Tulio Ramos Mancilla

Tulio Ramos Mancilla

Columna: Toma de Posiciones

e-mail: tramosmancilla@hotmail.com

Twitter: @TulioRamosM



“Un muerto es una tragedia; un millón de muertos es estadística”. De acuerdo: tal vez Stalin estaba de buen humor ese día y le dio por ponerse a mamar gallo. No obstante, la crueldad del autodenominado “hombre de hierro” se hizo cierta con ese dicho, su crueldad y su poca consideración por la humanidad. Lo que no quedó en duda, me parece, es su brillante comprensión de la vida en sociedad y de las reacciones de esta última: la humanidad no es la misma cuando está toda junta. Hay que ver a una persona estando sola y después interactuando, en ámbitos ya favorables, ya adversos: a eso se refería el dictador: un muerto le importa a todo el mundo, mientras que un montón de muertos no le importa a nadie, porque todos están preocupados por salvarse de lo que sea que haya causado esa matanza.

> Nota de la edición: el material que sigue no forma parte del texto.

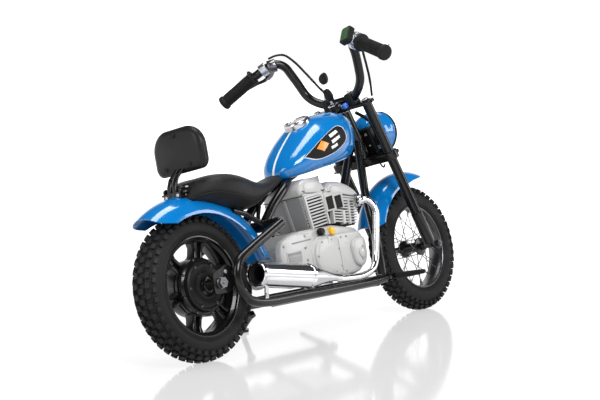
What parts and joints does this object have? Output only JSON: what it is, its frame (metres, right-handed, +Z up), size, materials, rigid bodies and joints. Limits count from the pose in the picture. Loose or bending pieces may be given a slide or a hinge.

Traigo esto a cuento porque hace unos días leí una columna en Internet (“El mundo es de los mediocres”) de una escritora hispano-uruguaya, Carmen Posadas, muy inteligente ella, pero al parecer carente de sentido común. Dice sin aspavientos que el georgiano José Stalin era, por ponerlo en términos suaves, un fracasado con suerte: incapaz, intrascendente, poco interesante, gris, bruto: por poco no le atribuye también el carácter de bobo. Es muy dura la escritora con alguien que logró tanto con tan poco: de la nada se hizo con todo. Eso, hay que decirle a Carmen, tiene un gran mérito. Otra cosa es que Stalin se haya insensibilizado completamente (aunque no mucho más que cualquiera de su tiempo y espacio).

Pero ese es el punto: es muy fuerte la tentación de confundir axiológicamente lo que se hace con el porqué se hace eso mismo. La “obra” de Stalin es, sin duda, terrible; pero la dificultad que enfrentó para lograrla entraña estar en posesión de un carácter y de un entendimiento notables, aunque no en el sentido tradicional. Hay que saber diferenciar los hechos para conocer a las personas. Sensación similar me he llevado por estos días con la lectura de “Los libros del Gran Dictador”, del historiador gringo Tymothy W. Ryback, una especie de biografía bibliográfica de Adolfo Hitler. En algún aparte, el autor señala que el dictador germano era, a los treinta y cinco años (edad en la que escribió “Mi lucha”), un completo ignorante que desconocía los fundamentos del idioma alemán. Incluso aporta pruebas que parecen irrefutables en este sentido. En lo que no estoy de acuerdo es en la idea de que Hitler fuera, a semejanza de la semblanza referida de su enemigo Stalin, un animal que apenas se pudiera parar en dos patas: ninguno de esos dos hombres, causantes de tanto sufrimiento por razones en principio egoístas, pudo haber sido un fulano que no comprendiera lo básico de la vida. Más allá de sus verdaderas motivaciones. Me niego a pensar que se pueda ejercer dominio sobre los demás sin atender a lo más importante, que la educación correcta no pocas veces soslaya: el hecho de que no estamos solos, y de que, en realidad, hay hombres que son muy conscientes de eso y no les importa seguir solos aun rodeados de los demás. ¿Cómo llamarle a ese tipo de inteligencia que hace abstracción de la vida ajena, y que es capaz de ver al resto como cuerpos sin alma que están para servir a los propósitos particulares? No es algo tan infrecuente, después de todo: no es patrimonio exclusivo de los dictadores.